En mi artículo anterior, señalé como una de las características del nacionalismo fundamentalista dominicano, su tendencia a construir un relato sesgado de la historia basado en prejuicios indentitarios negativos que distorsionan la mirada sobre los procesos políticos. (https://acento.com.do/opinion/el-nacionalismo-chovinista-dominicano-9301596.html).
Esta característica se da la mano con una inclinación positivista de la historia que cree en la existencia de “datos puros” o carentes de problematicidad. No es casualidad que una expresión reiterada en los espacios académicos dominicanos cuando se quiere cerrar un debate es: “los datos hablaron”.
Siguiendo esta línea de pensamiento, la historiografía del nacionalismo fundamentalista dominicano obvia la posibilidad de una diversidad de interpretaciones sobre nuestros procesos y sus principales agentes históricos, pues asocia la cientificidad con la univocidad del discurso.
Del mismo modo en que asocia la identidad con un conjunto de rasgos homogéneos e inmutables contaminables por la emergencia de nuevos rasgos, culturales, dicha historiografía asocia la verdad histórica con la univocidad de un discurso oficialista y panfletario contaminables por las lecturas alternativas de la historia.
De este modo, la historiografía nacionalista se alía con la tradición de nuestro pensamiento autoritario como fundamento teórico de las políticas y prácticas autoritarias del Estado dominicano.

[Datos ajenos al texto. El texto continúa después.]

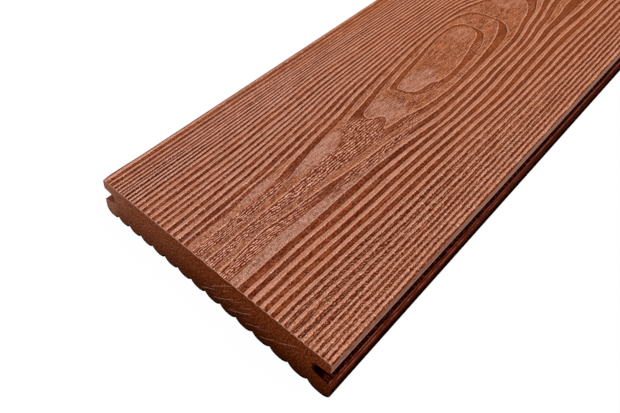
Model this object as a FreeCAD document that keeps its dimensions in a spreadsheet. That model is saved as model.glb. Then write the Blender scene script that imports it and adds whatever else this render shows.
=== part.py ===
import FreeCAD, Part
import math
import os
import Sketcher

# Solid wood-plastic composite decking board, extruded in one piece and sawn to length.
# The walking face is on top, each long edge has a slot for hidden deck clips between an upper
# and a lower lip, and the underside is a row of rounded ribs with sharp notches between them.
# Frame in millimetres: X across the board, Y along it, Z up. The origin is below the middle of
# the board, on the surface that the rib crests rest on.

# Driving sizes, in millimetres, degrees or a plain count
SIZES = {
    "board_length": 2200,
    "face_width": 140,
    "board_thickness": 25,
    "lower_lip_reach": 1,
    "arris_radius": 1.4,
    "slot_depth": 8,
    "slot_middle": 14.5,
    "slot_root_height": 5.5,
    "slot_flare": 8,
    "slot_root_radius": 1.5,
    "upper_lip_radius": 0.8,
    "lower_lip_chamfer": 1.2,
    "bottom_corner_radius": 4.5,
    "rib_count": 15,
    "rib_crest_flat": 1,
    "notch_depth": 2.4,
}

# How far a cutting profile runs out past the lower lip
OVERRUN = 2

# How near an edge has to lie to the place where it is looked for
NEAR = 0.01

# Places worked out from the driving sizes, as expressions on the sheet
HALF_FACE = "Sizes.face_width / 2"
LIP_EDGE = "(Sizes.face_width / 2 + Sizes.lower_lip_reach)"
SLOT_ROOT = "(Sizes.face_width / 2 - Sizes.slot_depth)"
SLOT_OUT = f"({LIP_EDGE} + {OVERRUN})"
SLOT_RISE = "(Sizes.slot_root_height / 2)"
MOUTH_RISE = f"({SLOT_RISE} + ({SLOT_OUT} - {SLOT_ROOT}) * tan(Sizes.slot_flare * 1 deg))"
RIB_PITCH = "(Sizes.face_width / Sizes.rib_count)"
NOTCH_PLACE = f"({RIB_PITCH} * (Sizes.rib_count / 2 - 1))"
FLANK_RUN = f"(({RIB_PITCH} - Sizes.rib_crest_flat) / 2)"
FLANK_RADIUS = f"(({FLANK_RUN} ^ 2 + Sizes.notch_depth ^ 2) / (2 * Sizes.notch_depth))"

doc = FreeCAD.newDocument("decking_board")


def make_sheet():
    """The driving sizes, one aliased cell each."""
    sheet = doc.addObject("Spreadsheet::Sheet", "Sizes")
    for row, (name, value) in enumerate(SIZES.items(), start=1):
        sheet.set(f"A{row}", name)
        sheet.set(f"B{row}", str(value))
        sheet.setAlias(f"B{row}", name)
    doc.recompute()
    return sheet


sheet = make_sheet()


def size(expression):
    """A length worked out on the sheet, as a plain number."""
    value = sheet.evalExpression(expression)
    return float(getattr(value, "Value", value))


def origin_plane(body, role):
    """One of the body's own origin planes, by its role."""
    return next(p for p in body.Origin.OriginFeatures if p.Role == role)


def section_sketch(body, name):
    """A sketch square to the board's length: its x is across the board and its y is up."""
    sketch = body.newObject("Sketcher::SketchObject", name)
    sketch.AttachmentSupport = [(origin_plane(body, "XZ_Plane"), "")]
    sketch.MapMode = "FlatFace"
    return sketch


def pin_point(sketch, name, line, end, across, up):
    """Holds one corner of the outline at a place that the sheet gives."""
    for kind, axis, expression in (("DistanceX", "x", across), ("DistanceY", "y", up)):
        label = f"{name}_{axis}"
        index = sketch.addConstraint(Sketcher.Constraint(kind, line, end, size(expression)))
        sketch.renameConstraint(index, label)
        sketch.setExpression(f".Constraints.{label}", expression)


def closed_lines(sketch, corners):
    """Straight sides joined end to end; returns the index of each side's line."""
    places = [FreeCAD.Vector(size(across), size(up), 0) for across, up in corners]
    sides = [
        sketch.addGeometry(Part.LineSegment(start, stop), False)
        for start, stop in zip(places, places[1:] + places[:1])
    ]
    for this, following in zip(sides, sides[1:] + sides[:1]):
        sketch.addConstraint(Sketcher.Constraint("Coincident", this, 2, following, 1))
    return sides


def make_blank(body):
    """The board before its slots and ribs: lower lips a little wider than the walking face."""
    sketch = section_sketch(body, "blank_section")
    middle, top = "Sizes.slot_middle", "Sizes.board_thickness"
    right = [(LIP_EDGE, "0"), (LIP_EDGE, middle), (HALF_FACE, middle), (HALF_FACE, top)]
    left = [(f"-{across}", up) for across, up in reversed(right)]
    sides = closed_lines(sketch, right + left)
    # the underside, the last side, lies level because its two corners mirror each other
    for number, side in enumerate(sides[:-1]):
        direction = "Vertical" if number % 2 == 0 else "Horizontal"
        sketch.addConstraint(Sketcher.Constraint(direction, side))
    # the left corners mirror the right ones about the sketch's upright axis
    count = len(sides)
    for number in (0, 2):
        sketch.addConstraint(
            Sketcher.Constraint("Symmetric", sides[number], 1, sides[count - 1 - number], 1, -2)
        )
    pin_point(sketch, "foot", sides[0], 1, LIP_EDGE, "0")
    pin_point(sketch, "step", sides[2], 1, HALF_FACE, middle)
    height = sketch.addConstraint(Sketcher.Constraint("DistanceY", sides[2], 2, size(top)))
    sketch.renameConstraint(height, "top_y")
    sketch.setExpression(".Constraints.top_y", top)
    pad = body.newObject("PartDesign::Pad", "blank")
    pad.Profile = sketch
    pad.SideType = "Symmetric"
    pad.setExpression("Length", "Sizes.board_length")
    return pad


def cut_along(body, name, sketch):
    """Takes a section out of the board over its whole length."""
    before = body.Tip.Shape.Volume
    pocket = body.newObject("PartDesign::Pocket", name)
    pocket.Profile = sketch
    pocket.SideType = "Symmetric"
    pocket.setExpression("Length", "Sizes.board_length * 2")
    doc.recompute()
    if not pocket.Shape.Volume < before:
        raise RuntimeError(f"{name} removed nothing")
    return pocket


def cut_clip_slots(body):
    """A slot that widens a little towards its mouth, in the right edge and mirrored to the left."""
    sketch = section_sketch(body, "clip_slot_section")
    corners = [
        (SLOT_ROOT, f"Sizes.slot_middle - {SLOT_RISE}"),
        (SLOT_OUT, f"Sizes.slot_middle - {MOUTH_RISE}"),
        (SLOT_OUT, f"Sizes.slot_middle + {MOUTH_RISE}"),
        (SLOT_ROOT, f"Sizes.slot_middle + {SLOT_RISE}"),
    ]
    sides = closed_lines(sketch, corners)
    names = ("root_low", "mouth_low", "mouth_high", "root_high")
    for name, side, (across, up) in zip(names, sides, corners):
        pin_point(sketch, name, side, 1, across, up)
    slot = cut_along(body, "clip_slot", sketch)
    both = body.newObject("PartDesign::Mirrored", "both_clip_slots")
    both.Originals = [slot]
    both.MirrorPlane = (origin_plane(body, "YZ_Plane"), [""])
    body.Tip = both
    doc.recompute()
    if not both.Shape.Volume < slot.Shape.Volume:
        raise RuntimeError("the second clip slot removed nothing")


def long_edges(shape, across, up):
    """Names of the two edges along the board at this height and at plus and minus this width."""
    found = []
    for number, edge in enumerate(shape.Edges, start=1):
        box = edge.BoundBox
        along = box.YLength > size("Sizes.board_length") / 2
        there = math.isclose(abs(box.Center.x), across, abs_tol=NEAR)
        level = math.isclose(box.Center.z, up, abs_tol=NEAR)
        if along and there and level:
            found.append(f"Edge{number}")
    if len(found) != 2:
        raise RuntimeError(f"{len(found)} long edges at {across}, {up} instead of 2")
    return found


def dress_edges(body, kind, name, across, up, size_name):
    """Rounds or chamfers one pair of long edges."""
    base = body.Tip
    edges = long_edges(base.Shape, size(across), size(up))
    dressed = body.newObject(f"PartDesign::{kind}", name)
    dressed.Base = (base, edges)
    dressed.setExpression("Radius" if kind == "Fillet" else "Size", f"Sizes.{size_name}")
    doc.recompute()


def dress_long_edges(body):
    """The arrises, the slot's inner corners, the lips' edges and the bottom corners."""
    flare = "tan(Sizes.slot_flare * 1 deg)"
    lip_under = f"Sizes.slot_middle + {SLOT_RISE} + Sizes.slot_depth * {flare}"
    lip_over = f"Sizes.slot_middle - {SLOT_RISE} - ({LIP_EDGE} - {SLOT_ROOT}) * {flare}"
    root_high = f"Sizes.slot_middle + {SLOT_RISE}"
    root_low = f"Sizes.slot_middle - {SLOT_RISE}"
    dress_edges(body, "Fillet", "arrises", HALF_FACE, "Sizes.board_thickness", "arris_radius")
    dress_edges(body, "Fillet", "slot_root_high", SLOT_ROOT, root_high, "slot_root_radius")
    dress_edges(body, "Fillet", "slot_root_low", SLOT_ROOT, root_low, "slot_root_radius")
    dress_edges(body, "Fillet", "upper_lips", HALF_FACE, lip_under, "upper_lip_radius")
    dress_edges(body, "Chamfer", "lower_lips", LIP_EDGE, lip_over, "lower_lip_chamfer")
    dress_edges(body, "Fillet", "bottom_corners", LIP_EDGE, "0", "bottom_corner_radius")


def flank_arc(side):
    """One rib's curved flank, from the edge of its crest flat up to the notch; side is -1 or 1."""
    place, run = size(NOTCH_PLACE), size(FLANK_RUN)
    depth, radius = size("Sizes.notch_depth"), size(FLANK_RADIUS)
    middle = FreeCAD.Vector(place + side * run, radius, 0)
    lean = math.atan2(radius - depth, run)
    angles = (-math.pi / 2, -lean) if side < 0 else (math.pi + lean, 3 * math.pi / 2)
    circle = Part.Circle(middle, FreeCAD.Vector(0, 0, 1), radius)
    return Part.ArcOfCircle(circle, *angles)


def cut_rib_notches(body):
    """The notch between the last two ribs, repeated across the underside."""
    sketch = section_sketch(body, "notch_section")
    low_left = FreeCAD.Vector(size(NOTCH_PLACE) - size(FLANK_RUN), 0, 0)
    low_right = FreeCAD.Vector(size(NOTCH_PLACE) + size(FLANK_RUN), 0, 0)
    left = sketch.addGeometry(flank_arc(-1), False)
    right = sketch.addGeometry(flank_arc(1), False)
    base = sketch.addGeometry(Part.LineSegment(low_left, low_right), False)
    sketch.addConstraint(Sketcher.Constraint("Coincident", left, 2, right, 1))
    sketch.addConstraint(Sketcher.Constraint("Tangent", base, 1, left, 1))
    sketch.addConstraint(Sketcher.Constraint("Tangent", base, 2, right, 2))
    sketch.addConstraint(Sketcher.Constraint("Equal", left, right))
    pin_point(sketch, "root", left, 2, NOTCH_PLACE, "Sizes.notch_depth")
    pin_point(sketch, "foot", base, 1, f"{NOTCH_PLACE} - {FLANK_RUN}", "0")
    notch = cut_along(body, "notch", sketch)
    row = body.newObject("PartDesign::LinearPattern", "notch_row")
    row.Originals = [notch]
    row.Direction = (sketch, ["H_Axis"])
    row.Reversed = True
    row.setExpression("Occurrences", "Sizes.rib_count - 1")
    row.setExpression("Length", f"{RIB_PITCH} * (Sizes.rib_count - 2)")
    body.Tip = row
    doc.recompute()
    if not row.Shape.Volume < notch.Shape.Volume:
        raise RuntimeError("the row of notches removed nothing")


def make_decking_board():
    """The whole board, as one body."""
    body = doc.addObject("PartDesign::Body", "decking_board")
    body.Label = "decking_board"
    make_blank(body)
    doc.recompute()
    cut_clip_slots(body)
    dress_long_edges(body)
    cut_rib_notches(body)
    return body


def check_and_write(bodies):
    """Stops at any failed object or unsound solid, and then writes each sub-part's file."""
    for thing in doc.Objects:
        if {"Invalid", "Error"} & set(thing.State):
            raise RuntimeError(f"{thing.Label} failed: {thing.State}")
    for body in bodies:
        if body.Shape.isNull() or not body.Shape.isValid() or len(body.Shape.Solids) != 1:
            raise RuntimeError(f"{body.Label} is not one sound solid")
    os.makedirs("parts", exist_ok=True)
    for body in bodies:
        body.Shape.exportStep(f"parts/{body.Label}.step")
        box = body.Shape.BoundBox
        print(
            f"{body.Label}: {box.XLength:.2f} x {box.YLength:.2f} x {box.ZLength:.2f} mm,",
            f"{body.Shape.Volume / 1e6:.4f} litres, {len(body.Shape.Faces)} faces",
        )


board = make_decking_board()
doc.recompute()
check_and_write([board])
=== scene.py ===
import math

import bpy
import numpy as np
from mathutils import Matrix, Vector


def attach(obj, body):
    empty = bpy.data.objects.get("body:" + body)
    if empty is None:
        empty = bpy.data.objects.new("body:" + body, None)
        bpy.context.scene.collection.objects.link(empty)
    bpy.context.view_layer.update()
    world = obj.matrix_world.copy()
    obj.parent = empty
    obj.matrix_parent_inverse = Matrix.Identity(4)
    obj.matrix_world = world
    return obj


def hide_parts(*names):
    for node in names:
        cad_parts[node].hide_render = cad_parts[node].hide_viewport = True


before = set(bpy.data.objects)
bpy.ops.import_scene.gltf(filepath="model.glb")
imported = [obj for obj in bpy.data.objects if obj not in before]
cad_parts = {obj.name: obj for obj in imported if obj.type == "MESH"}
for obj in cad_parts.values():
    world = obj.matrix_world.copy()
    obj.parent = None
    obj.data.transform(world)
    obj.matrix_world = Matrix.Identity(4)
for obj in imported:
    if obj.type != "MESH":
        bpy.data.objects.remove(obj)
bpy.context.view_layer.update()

# All lengths are in millimetres until a mesh is made. x runs across the board, y along it and z up.
MM = 0.001
LENGTH = 2200.0
HALF_FACE = 70.0
THICKNESS = 25.0
ARRIS = 1.4
LIP_REACH = 1.0
SLOT_DEPTH = 8.0
SLOT_MIDDLE = 14.5
SLOT_ROOT = 5.5
SLOT_FLARE = math.radians(8)
SLOT_ROOT_RADIUS = 1.5
UPPER_LIP_RADIUS = 0.8
LOWER_LIP_CHAMFER = 1.2
BOTTOM_RADIUS = 4.5
RIBS = 15
CREST = 1.0
NOTCH = 2.4

# The underside: how far apart the ribs are, and how wide each side of a rib is
RIB_PITCH = 2 * HALF_FACE / RIBS
FLANK = (RIB_PITCH - CREST) / 2

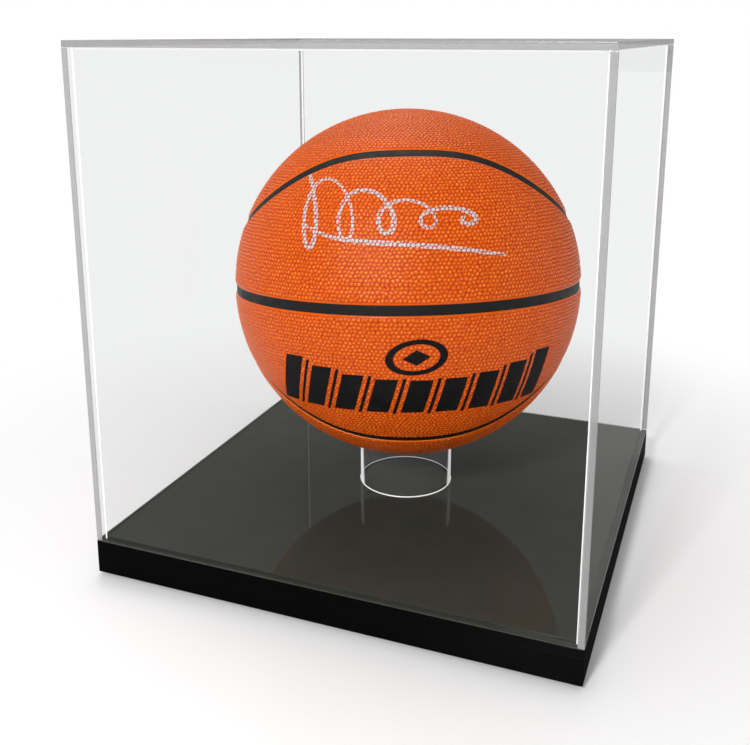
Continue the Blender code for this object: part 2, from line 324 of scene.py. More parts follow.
def add_node(tree, kind, **settings):
    """A node: each setting feeds its input of that name, or is set on the node if it has none."""
    made = tree.nodes.new(kind)
    for key, value in settings.items():
        sockets = [each for each in made.inputs if each.name == key.replace("_", " ")]
        if sockets:
            feed(tree, value, sockets[0])
        else:
            setattr(made, key, value)
    return made


def place_of(tree):
    """Object coordinates."""
    return tree.nodes.new("ShaderNodeTexCoord").outputs["Object"]


def noise(tree, scale, detail):
    """A noise on Object coordinates."""
    made = add_node(tree, "ShaderNodeTexNoise", Vector=place_of(tree), Scale=scale, Detail=detail)
    return made.outputs["Fac"]


def remap(tree, source, low, high, to_low=0.0, to_high=1.0, smooth=False):
    """Stretches the span from low to high over another, and holds it at both ends."""
    made = add_node(
        tree,
        "ShaderNodeMapRange",
        Value=source,
        From_Min=low,
        From_Max=high,
        To_Min=to_low,
        To_Max=to_high,
        interpolation_type="SMOOTHSTEP" if smooth else "LINEAR",
    )
    return made.outputs["Result"]


def calculate(tree, operation, first, second):
    """A Math node on sockets or numbers."""
    made = add_node(tree, "ShaderNodeMath", operation=operation)
    feed(tree, first, made.inputs[0])
    feed(tree, second, made.inputs[1])
    return made.outputs[0]


def blend_colours(tree, mask, first, second):
    """The first colour where the mask is 0 and the second where it is 1, a Mix node's 6 and 7."""
    made = add_node(tree, "ShaderNodeMix", data_type="RGBA")
    for place, value in ((0, mask), (6, first), (7, second)):
        feed(tree, value, made.inputs[place])
    return made.outputs[2]


def blend_shaders(tree, mask, first, second):
    """The first shader where the mask is 0 and the second where it is 1."""
    made = tree.nodes.new("ShaderNodeMixShader")
    for place, value in enumerate((mask, first.outputs[0], second.outputs[0])):
        feed(tree, value, made.inputs[place])
    return made


def bumped(tree, height, strength, distance):
    """A normal from a height."""
    made = add_node(tree, "ShaderNodeBump", Height=height, Strength=strength, Distance=distance)
    return made.outputs["Normal"]


def handled(group, given):
    """Roughness that wanders between Smooth and Rough, with finer specks of handling on top."""
    broad = noise(group, given["Scale"], 4.0)
    fine = noise(group, calculate(group, "MULTIPLY", given["Scale"], 9.0), 5.0)
    span = remap(group, calculate(group, "MULTIPLY", broad, fine), 0.12, 0.42)
    made = add_node(group, "ShaderNodeMix", data_type="FLOAT")
    for place, value in ((0, span), (2, given["Smooth"]), (3, given["Rough"])):
        feed(group, value, made.inputs[place])
    return made.outputs[0]


def dusted(group, given):
    """A mask of sparse fine dust: the tops of a fine noise, thinned by a broad one."""
    tops = remap(group, noise(group, given["Scale"], 1.0), 0.70, 0.78)
    drift = remap(group, noise(group, 14.0, 3.0), 0.42, 0.68)
    both = calculate(group, "MULTIPLY", tops, drift)
    return calculate(group, "MULTIPLY", both, given["Amount"])


def mottled(group, given):
    """A colour times 1 + Amount (noise - 0.5)."""
    swing = calculate(group, "SUBTRACT", noise(group, given["Scale"], 5.0), 0.5)
    gain = calculate(group, "ADD", calculate(group, "MULTIPLY", swing, given["Amount"]), 1.0)
    scaled = add_node(group, "ShaderNodeVectorMath", operation="SCALE", Scale=gain)
    feed(group, given["Color"], scaled.inputs[0])
    return scaled.outputs[0]


def grained(group, given):
    """A height: fine noise over twice as much slow swell."""
    slow = calculate(group, "MULTIPLY", noise(group, given["Swell"], 2.0), 2.0)
    return calculate(group, "ADD", noise(group, given["Scale"], 2.0), slow)


MID_GREY = (0.5, 0.5, 0.5, 1.0)
EFFECTS = {
    "Handled Surface": (handled, "Roughness", {"Scale": 12.0, "Smooth": 0.05, "Rough": 0.12}),
    "Fine Dust": (dusted, "Mask", {"Scale": 900.0, "Amount": 0.5}),
    "Mottle": (mottled, "Color", {"Color": MID_GREY, "Scale": 30.0, "Amount": 0.2}),
    "Fine Grain": (grained, "Height", {"Scale": 1500.0, "Swell": 60.0}),
}


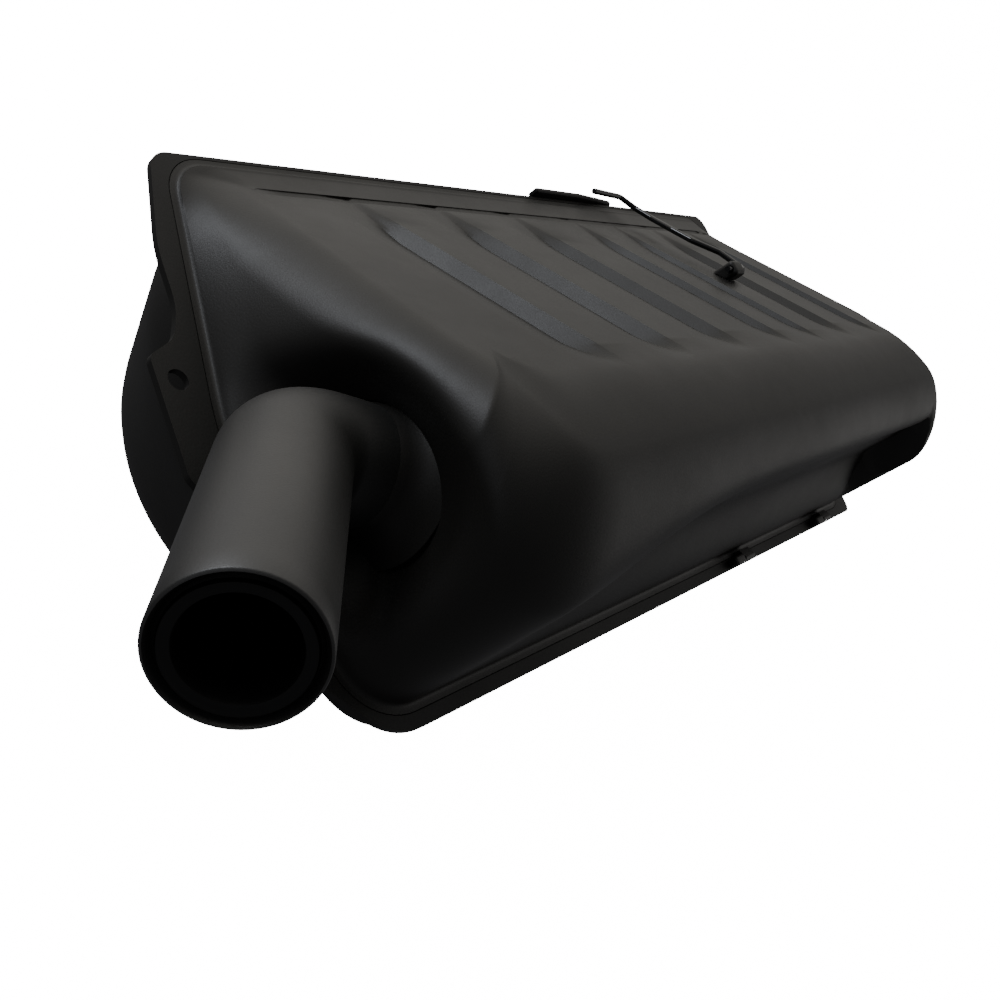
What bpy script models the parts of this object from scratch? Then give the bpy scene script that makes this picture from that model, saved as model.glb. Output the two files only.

La paradoja de esta situación es que una gran parte de nuestra historiografía, corresponsable de promover el debate crítico sobre el desarrollo histórico de las prácticas sociales y políticas que han conformado nuestra forma de ver el mundo, promueve la ausencia del debate crítico o el silenciamiento epistémico, así como la exclusión de los discursos alternativos a la ideología oficial o la marginación hermenéutica.